Sábado 2 de octubre de 2010, p. a20
La detonación inicial produce una megaexplosión titánica: los primeros acordes de una piedra filosofal de la cultura rock: Whole Lotta Love, aquella nave insignia de la aerolínea Led Zeppelin que marcó una frontera entre el rock pesado y las mamaditas.
Y si esos primeros minutos transcurren en el frenesí multicolor de la pre-sicodelia, sicodelia, postsicodelia y toda aquella era feliz de amor y paz y reventón revisitada en pasmo, furor y asombro, el inicio del segundo track nos revuelca entre las cenizas moradas: Can’t you hear me knocking, aquella pieza maestra de Sus Satanísimas Majestades, los Rolling Stones.

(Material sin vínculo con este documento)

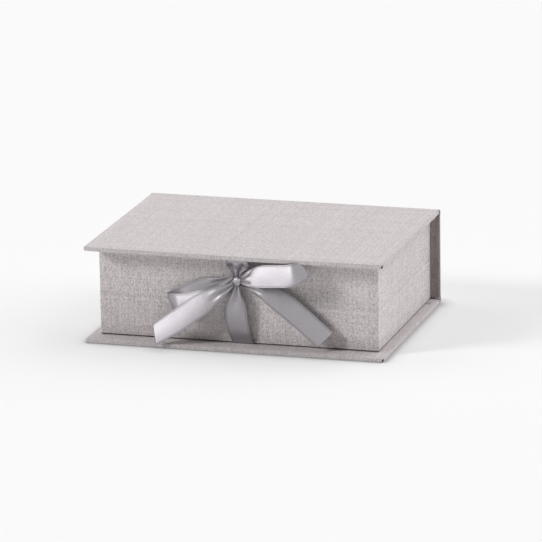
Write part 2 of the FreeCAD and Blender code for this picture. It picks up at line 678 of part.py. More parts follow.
pieces = [
    cover_board("base_board", "0"),
    cover_cloth("base_cloth", "0", COVER),
    fold_cloth("base_fold_cloth", "0", False),
    *spine(),
    joint_strip(),
    *tray_boards(),
    corner_stays(),
    tray_cloth(),
    *tray_linings(),
    lower_strand(),
    bow_knot(),
    bow_strip("bow_right_loop", RIGHT_LOOP, 1, from_knot),
    bow_strip("bow_left_loop", LEFT_LOOP, -1, from_knot),
    bow_strip("bow_left_tail", LEFT_TAIL, -1, above_base),
    bow_strip("bow_right_tail", RIGHT_TAIL, 1, above_base),
    cover_board("lid_board", LID_UNDER),
    cover_cloth("lid_cloth", LID_UNDER, "sizes.cloth"),
    lid_lining(),
    upper_strand(),
    fold_cloth("lid_hinge_cloth", SPINE_TOP, True),
    hinge_strip(),
]
doc.recompute()

for item in doc.Objects:
    if "Invalid" in item.State or "Error" in item.State:
        raise RuntimeError(f"{item.Name} failed: {item.State}")
for piece in pieces:
    if piece.Shape.isNull() or not piece.Shape.isValid():
        raise RuntimeError(f"{piece.Label} has no valid shape")
for piece in pieces:
    piece.Shape.exportStep(f"parts/{piece.Label}.step")
    print(f"{piece.Label}: {len(piece.Shape.Solids)} solid, {piece.Shape.Volume:.1f} mm3")
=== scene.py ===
"""Finished pieces of a cloth-covered photo storage box: covers, hinge, tray, satin bow and stage."""

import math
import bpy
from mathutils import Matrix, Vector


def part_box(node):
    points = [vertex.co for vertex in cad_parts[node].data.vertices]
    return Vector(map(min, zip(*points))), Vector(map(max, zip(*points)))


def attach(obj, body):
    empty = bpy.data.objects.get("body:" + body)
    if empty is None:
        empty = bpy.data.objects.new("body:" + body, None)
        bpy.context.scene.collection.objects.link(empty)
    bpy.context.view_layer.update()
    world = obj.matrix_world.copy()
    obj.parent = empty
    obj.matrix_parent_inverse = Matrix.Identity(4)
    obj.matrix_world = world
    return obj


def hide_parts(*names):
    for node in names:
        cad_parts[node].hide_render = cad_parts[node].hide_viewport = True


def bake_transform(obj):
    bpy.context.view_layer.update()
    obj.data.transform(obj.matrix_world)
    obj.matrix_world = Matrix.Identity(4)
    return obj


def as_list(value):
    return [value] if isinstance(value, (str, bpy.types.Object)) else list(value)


bl_info = {
    "name": "Photo Storage Box",
    "version": (1, 0, 0),
    "blender": (4, 5, 0),
    "location": "View3D > Sidebar > Photo Box",
    "description": "Linen-covered photo storage box with a lined tray and a satin bow",
    "category": "Object",
}

from functools import partial

import bmesh
import bpy
import numpy as np
from bpy.props import FloatProperty, FloatVectorProperty, PointerProperty
from mathutils import Matrix, Vector, noise

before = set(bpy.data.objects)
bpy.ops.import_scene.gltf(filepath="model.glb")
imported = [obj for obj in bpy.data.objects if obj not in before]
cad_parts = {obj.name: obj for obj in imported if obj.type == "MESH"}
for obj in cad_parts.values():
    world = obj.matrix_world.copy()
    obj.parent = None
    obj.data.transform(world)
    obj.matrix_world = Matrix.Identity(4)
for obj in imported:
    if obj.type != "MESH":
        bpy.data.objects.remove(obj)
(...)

He aquí el summun, la crema y la nata, la mera neta, la esencia clandestina, furiosa, rotunda, chicalapastrosa, la fuerza descomunal de la música rock.
Porque solamente un inicio tan lleno de magia, sensualidad, misterio y suspense como el de esta pieza magistral, tiene la cualidad de fungir como emblema, síntesis, muestra en botón, punta del iceberg.
He aquí, recuperada, toda la potencia de una música que en su evolución pareciera perder su pecado original, su bendita irreverencia, su condición de poesía maldita y sobre todo su carga brutal de sexualidad.
El nuevo disco de Carlos Santana, titulado sabiamente Guitar Heaven. The Greatest Classics of All Time, es una verdadera maravilla.
Cuando muchos nos empezábamos a resignar en cuanto la discografía del músico de Autlán parecía dirigirse a un vuelo en círculos alrededor de las cancioncitas con músicos famosos nomás porquesí, p’asegurar mercado y todo eso, y que la gloria santanesca se había quedado en Abraxas y algunos episodios posteriores, nos entrega ahora su entrega, porque solamente entregándose por completo logra un músico una joya como la que ahora tenemos en las bocinas.
Lo que la generación de maese José Agustín conoció es lo que las siguientes sólo conocen de rebote, eco, documentación y memorabilia y tecnología: que la música rock es uno de esos artefactos inventados por el hombre para ponernos como loquitos sin necesidad de droga alguna.
Ese estado de euforia casi mística, ese sentido de carnalidad que resulta al mismo tiempo de espiritualidad, esa sensación de plenitud creativa, la certeza del sonido bien puesto, todo en su lugar y al mismo tiempo dislocado, esa manera de volar sentado o de pie o bailando o brincoteando, pero siempre volando en cada riff, lo logra rescatar, con toda donosura, el maestro Carlos Santana, el hijo de mariachi que un buen día, conducido por su sabia madre, fue encomendado a otro gran maestro, Javier Bátiz y le dijo, según consigna el caballero Raúl de la Rosa: ahí se lo encargo, enséñele a tocar como usted toca
.
Claro, no hay felicidad completa, porque junto al inicio de dimensiones epopéyicas descomunales, en este disco de 14 tracks no abandona de todo Santana su regusto por la canción que vuela hacia cierta ligereza que la aleja de su condición roquera. Sin embargo, el balance está abrumadoramente inclinado hacia el territorio de lo chingón.
La mayoría de los tracks contienen dinamita pura. Si inició el disco con una versión fabulosa de la obra que inmortalizó a Jimmy Page, se sigue con Keith Richards y enseguida con George Harrison (Llora, gentil, mi guitarra) y después de un par de hits, cierra la primera mitad del disco con una revisión fenomenal de Riders on the storm, con el mismísimo Ray Manzarek como invitado, así como el violonchelista Yo-Yo Ma fungió como tal en el track de Harrison.
El jefe Joe Cocker salva la segunda mitad con Little Wing, al igual que Scott Stapp con Fortunate Son.
Como ya se ha hecho costumbre, hay un segundo disco en este álbum con el ya clásico making of y otras monerías.
Yo me quedo con el inicio, gentilmente brutal, maravillosamente mágico, un encantamiento de hadas y de ángeles, del segundo track: Can’t you hear me knoking.
Con ustedes, el retorno triunfal del hijo del mariachi, el maestrísimo don Carlos Santana.